Data block:
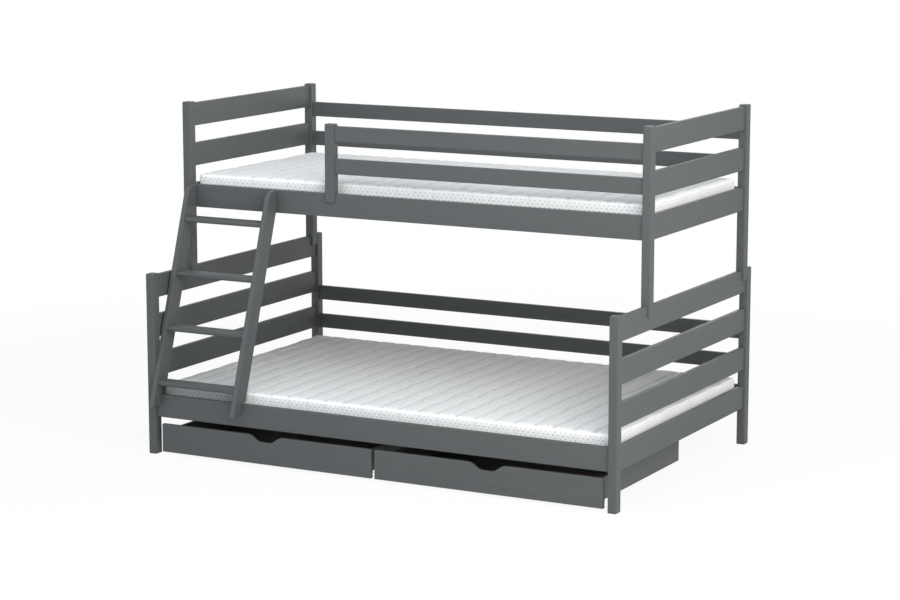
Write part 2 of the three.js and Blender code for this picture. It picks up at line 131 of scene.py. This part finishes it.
class Shader:
    def __init__(self, tree):
        self.tree = tree

    def node(self, kind, settings=None, values=(), output=0):
        made = self.tree.nodes.new(kind)
        for name, value in (settings or {}).items():
            setattr(made, name, value)
        pairs = values.items() if isinstance(values, dict) else enumerate(values)
        for name, value in pairs:
            self.feed(made.inputs[name], value)
        return Socket(self, made.outputs[output])

    def feed(self, target, value):
        if isinstance(value, Socket):
            self.tree.links.new(value.link, target)
        elif target.type == "RGBA":
            target.default_value = (*value, 1)
        else:
            target.default_value = value

    def axes(self, vector):
        return [self.node("ShaderNodeSeparateXYZ", None, [vector], i) for i in range(3)]

    def vector(self, x, y, z):
        return self.node("ShaderNodeCombineXYZ", None, [x, y, z])

    def placed(self, vector, turn=(0, 0, 0), scale=(1, 1, 1)):
        values = {"Vector": vector, "Rotation": turn, "Scale": scale}
        return self.node("ShaderNodeMapping", None, values)

    def noise(self, vector, scale=1, detail=2, roughness=0.5):
        return self.node(
            "ShaderNodeTexNoise", {"noise_dimensions": "3D"},
            {"Vector": vector, "Scale": scale, "Detail": detail, "Roughness": roughness})

    def mix(self, share, first, second):
        return self.node("ShaderNodeMix", {"data_type": "RGBA"}, {0: share, 6: first, 7: second}, 2)

    def seenDirectly(self):  # by the camera, in a gloss or through glass
        camera, gloss, glass = [
            self.node("ShaderNodeLightPath", None, (), name)
            for name in ("Is Camera Ray", "Is Glossy Ray", "Is Transmission Ray")]
        return camera.maths("MAXIMUM", camera.maths("MAXIMUM", camera, gloss), glass)

    def bump(self, height, strength, distance, normal=None):
        values = {"Height": height, "Strength": strength, "Distance": distance}
        if normal is not None:
            values["Normal"] = normal
        return self.node("ShaderNodeBump", None, values)


class Finish(Shader):
    def __init__(self, name, **sockets):
        self.material = bpy.data.materials.new(name)
        self.material.use_nodes = True
        super().__init__(self.material.node_tree)
        self.surface = self.tree.nodes["Principled BSDF"]
        self.put(**sockets)

    def put(self, **sockets):
        for name, value in sockets.items():
            self.feed(self.surface.inputs[name.replace("_", " ")], value)

    def place(self):
        return self.node("ShaderNodeTexCoord", None, (), "Object")


# Dark grey paint on solid pine: sprayed satin, with the wood's grain just telling through it

paint = {
    "colour": (0.0740, 0.0800, 0.0808),
    # the same paint made a little lighter on the drawers: painted light that lifts their tone
    "drawerColourWithPaintedLight": (0.0770, 0.0830, 0.0838),
    "gloss": 0.30,
    "toneReach": 0.5,  # of the darkest and the lightest paint, as a share of the colour
    "toneSpread": 0.10,  # light and dark of the grain
    "cloudSpread": 0.08,  # slow changes of tone over a board
    "cloudScale": 3.1,
    "roughness": 0.55,
    "cloudRoughness": 0.16,
    "grainRoughness": 0.10,
    "grainLength": 0.35,  # along the board, in metres
    "grainWidth": 0.007,
    "grainDetail": 5,
    "grainFineness": 0.62,  # how much the fine detail tells
    "grainEdge": 0.12,  # half the width of the step between light and dark grain
    "grainStrength": 0.55,
    "grainDepth": 0.00022,
    "bandScale": 0.22,  # of the broad bands, against the fine grain
    "sprayScale": 950,
    "sprayStrength": 0.5,
    "sprayDepth": 0.00006,  # orange peel
}


def paintedPine(name, along, colour, lean=0):
    made = Finish(name, Specular_IOR_Level=paint["gloss"])
    spot = made.placed(made.place(), turn=(lean, 0, 0))
    fine = [1 / paint["grainWidth"]] * 3
    fine["xyz".index(along)] = 1 / paint["grainLength"]
    broad = [value * paint["bandScale"] for value in fine]
    grainSpot = made.placed(spot, scale=fine)
    grain = made.noise(grainSpot, 1, paint["grainDetail"], paint["grainFineness"]) - 0.5
    bands = made.noise(made.placed(spot, scale=broad)) - 0.5
    cloud = made.noise(spot, paint["cloudScale"], 3) - 0.5
    spray = made.noise(spot, paint["sprayScale"])
    tone = (grain + bands) * paint["toneSpread"] + cloud * paint["cloudSpread"] + 0.5
    rough = paint["roughness"] + cloud * paint["cloudRoughness"] + grain * paint["grainRoughness"]
    dark = [value * (1 - paint["toneReach"]) for value in colour]
    light = [value * (1 + paint["toneReach"]) for value in colour]
    ridges = grain.rise(-paint["grainEdge"], paint["grainEdge"])
    lines = made.bump(ridges, paint["grainStrength"], paint["grainDepth"])
    made.put(
        Base_Color=made.mix(tone, dark, light),
        Roughness=rough,
        Normal=made.bump(spray, paint["sprayStrength"], paint["sprayDepth"], lines))
    return made.material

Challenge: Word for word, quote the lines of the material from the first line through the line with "self.tree = tree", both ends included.

Reply:
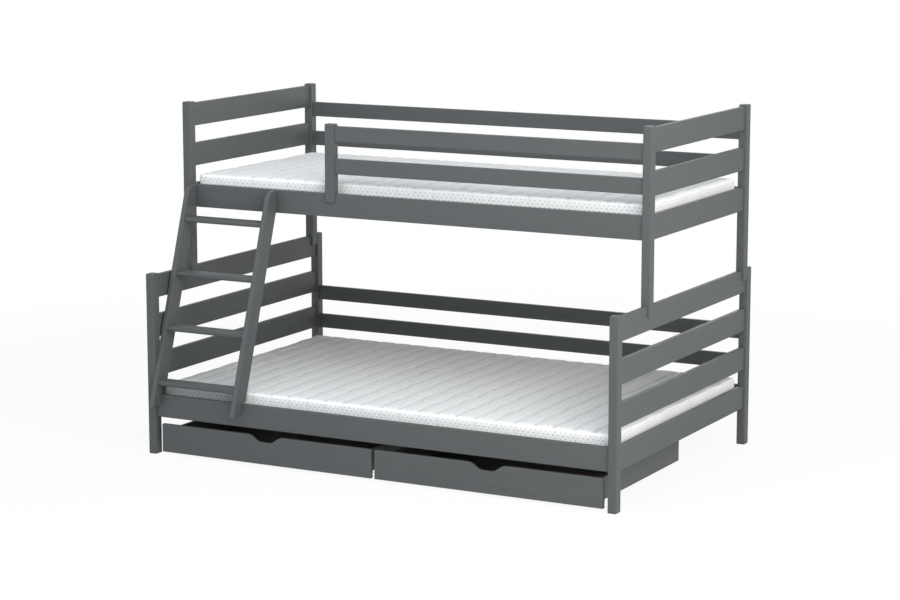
Write part 2 of the three.js and Blender code for this picture. It picks up at line 131 of scene.py. This part finishes it.
class Shader:
    def __init__(self, tree):
        self.tree = tree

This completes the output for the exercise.